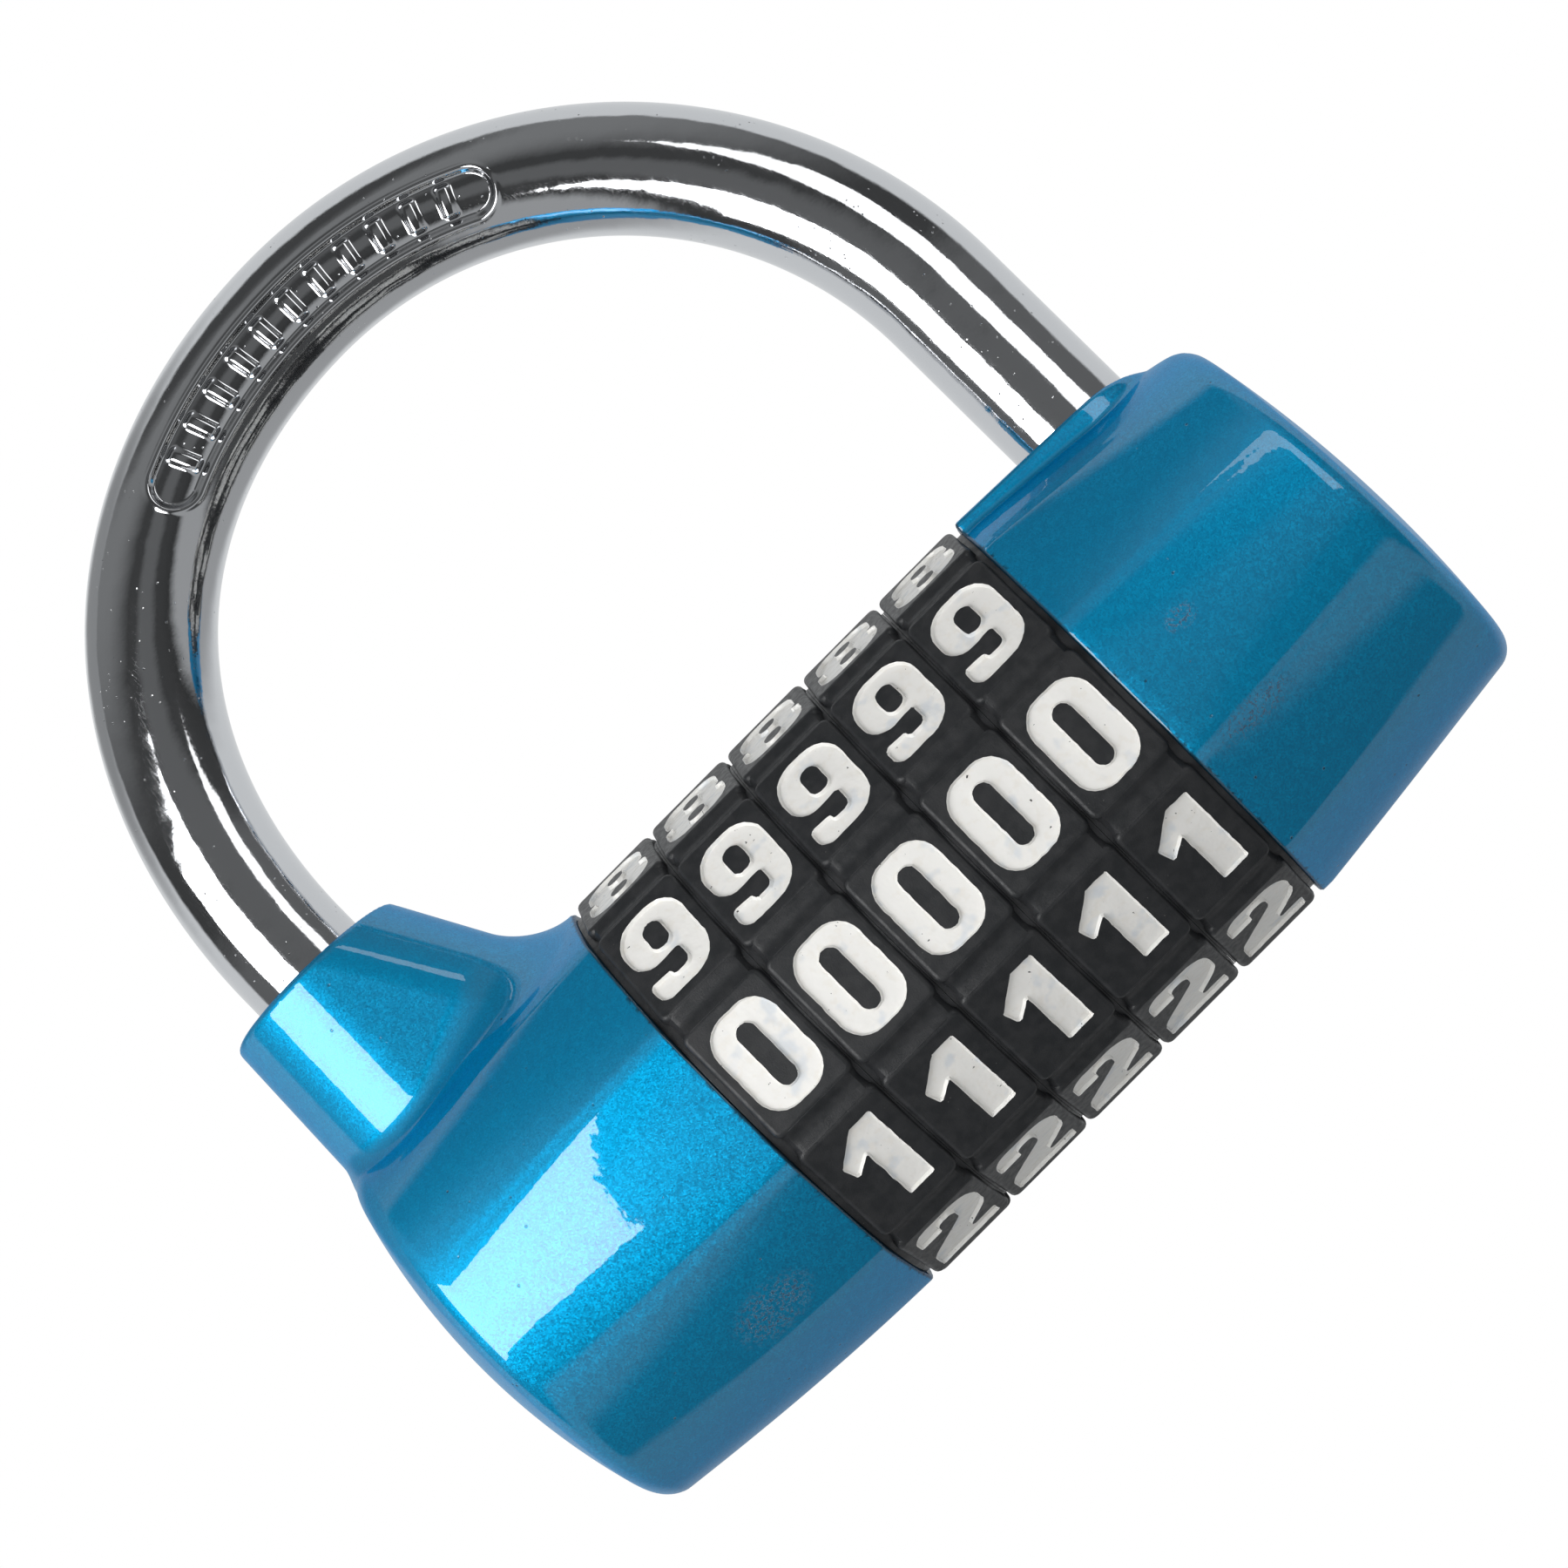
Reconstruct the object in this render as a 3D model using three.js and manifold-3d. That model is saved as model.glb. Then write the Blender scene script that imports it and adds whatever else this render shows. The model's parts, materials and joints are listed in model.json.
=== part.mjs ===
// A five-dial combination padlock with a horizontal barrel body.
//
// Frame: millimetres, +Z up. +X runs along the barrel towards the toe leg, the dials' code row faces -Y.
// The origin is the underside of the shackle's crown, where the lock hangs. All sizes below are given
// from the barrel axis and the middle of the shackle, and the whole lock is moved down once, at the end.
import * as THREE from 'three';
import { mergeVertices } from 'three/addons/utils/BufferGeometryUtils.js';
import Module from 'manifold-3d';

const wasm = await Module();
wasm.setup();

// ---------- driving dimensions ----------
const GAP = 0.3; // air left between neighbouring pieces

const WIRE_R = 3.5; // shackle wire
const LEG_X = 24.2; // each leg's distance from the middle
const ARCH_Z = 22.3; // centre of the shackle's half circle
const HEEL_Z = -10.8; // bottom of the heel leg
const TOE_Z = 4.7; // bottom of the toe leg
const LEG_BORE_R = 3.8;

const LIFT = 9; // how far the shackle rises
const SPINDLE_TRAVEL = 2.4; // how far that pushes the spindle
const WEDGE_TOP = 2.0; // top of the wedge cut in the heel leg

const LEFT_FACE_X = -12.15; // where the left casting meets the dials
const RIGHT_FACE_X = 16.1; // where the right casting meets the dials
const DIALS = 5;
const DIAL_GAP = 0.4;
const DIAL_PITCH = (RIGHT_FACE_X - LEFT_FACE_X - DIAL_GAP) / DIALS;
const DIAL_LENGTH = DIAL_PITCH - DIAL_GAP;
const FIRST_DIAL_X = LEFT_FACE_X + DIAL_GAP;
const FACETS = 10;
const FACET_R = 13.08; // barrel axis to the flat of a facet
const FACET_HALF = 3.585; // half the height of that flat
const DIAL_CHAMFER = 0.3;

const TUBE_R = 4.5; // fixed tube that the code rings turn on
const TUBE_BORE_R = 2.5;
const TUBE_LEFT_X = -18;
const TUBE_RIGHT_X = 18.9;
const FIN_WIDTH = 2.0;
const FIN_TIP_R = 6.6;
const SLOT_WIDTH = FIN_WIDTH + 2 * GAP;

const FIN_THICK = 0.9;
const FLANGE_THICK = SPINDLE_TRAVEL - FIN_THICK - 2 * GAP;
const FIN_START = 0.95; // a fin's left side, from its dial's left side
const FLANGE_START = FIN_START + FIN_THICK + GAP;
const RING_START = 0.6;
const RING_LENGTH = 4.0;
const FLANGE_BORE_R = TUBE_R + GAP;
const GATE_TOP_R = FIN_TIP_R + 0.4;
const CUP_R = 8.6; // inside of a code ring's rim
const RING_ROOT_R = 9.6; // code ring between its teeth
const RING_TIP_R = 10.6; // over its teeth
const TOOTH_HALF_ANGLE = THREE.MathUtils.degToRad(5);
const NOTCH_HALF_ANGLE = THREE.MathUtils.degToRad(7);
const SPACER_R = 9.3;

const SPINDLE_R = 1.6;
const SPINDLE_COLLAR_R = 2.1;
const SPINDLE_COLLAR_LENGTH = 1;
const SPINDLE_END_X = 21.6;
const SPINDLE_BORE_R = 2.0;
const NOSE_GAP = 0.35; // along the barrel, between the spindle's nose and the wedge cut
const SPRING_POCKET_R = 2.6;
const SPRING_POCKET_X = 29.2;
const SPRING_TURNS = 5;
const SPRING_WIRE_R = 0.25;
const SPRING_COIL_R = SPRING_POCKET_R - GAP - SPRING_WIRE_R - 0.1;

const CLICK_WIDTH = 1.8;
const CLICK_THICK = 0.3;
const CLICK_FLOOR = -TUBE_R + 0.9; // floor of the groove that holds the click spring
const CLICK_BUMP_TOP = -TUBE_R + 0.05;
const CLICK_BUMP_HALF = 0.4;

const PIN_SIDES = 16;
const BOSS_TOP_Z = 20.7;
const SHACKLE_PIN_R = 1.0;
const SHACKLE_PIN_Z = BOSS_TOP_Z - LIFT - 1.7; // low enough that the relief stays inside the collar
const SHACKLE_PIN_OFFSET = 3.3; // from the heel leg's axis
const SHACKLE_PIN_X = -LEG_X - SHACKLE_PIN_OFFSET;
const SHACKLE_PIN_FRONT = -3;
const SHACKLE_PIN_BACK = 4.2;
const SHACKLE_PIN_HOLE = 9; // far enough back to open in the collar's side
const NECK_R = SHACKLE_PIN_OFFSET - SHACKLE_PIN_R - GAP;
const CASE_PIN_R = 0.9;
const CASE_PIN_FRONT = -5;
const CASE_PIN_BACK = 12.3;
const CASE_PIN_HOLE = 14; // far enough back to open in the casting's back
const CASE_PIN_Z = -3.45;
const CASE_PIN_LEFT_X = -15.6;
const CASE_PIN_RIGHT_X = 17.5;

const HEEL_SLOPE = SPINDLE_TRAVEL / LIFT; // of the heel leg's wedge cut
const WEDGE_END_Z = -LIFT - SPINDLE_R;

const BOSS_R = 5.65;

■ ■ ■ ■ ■

▶ **Stated exercise**
Pick out each line above that includes "manifold" and show it.

▶ **Written response**
Reconstruct the object in this render as a 3D model using three.js and manifold-3d. That model is saved as model.glb. Then write the Blender scene script that imports it and adds whatever else this render shows. The model's parts, materials and joints are listed in model.json.
import Module from 'manifold-3d';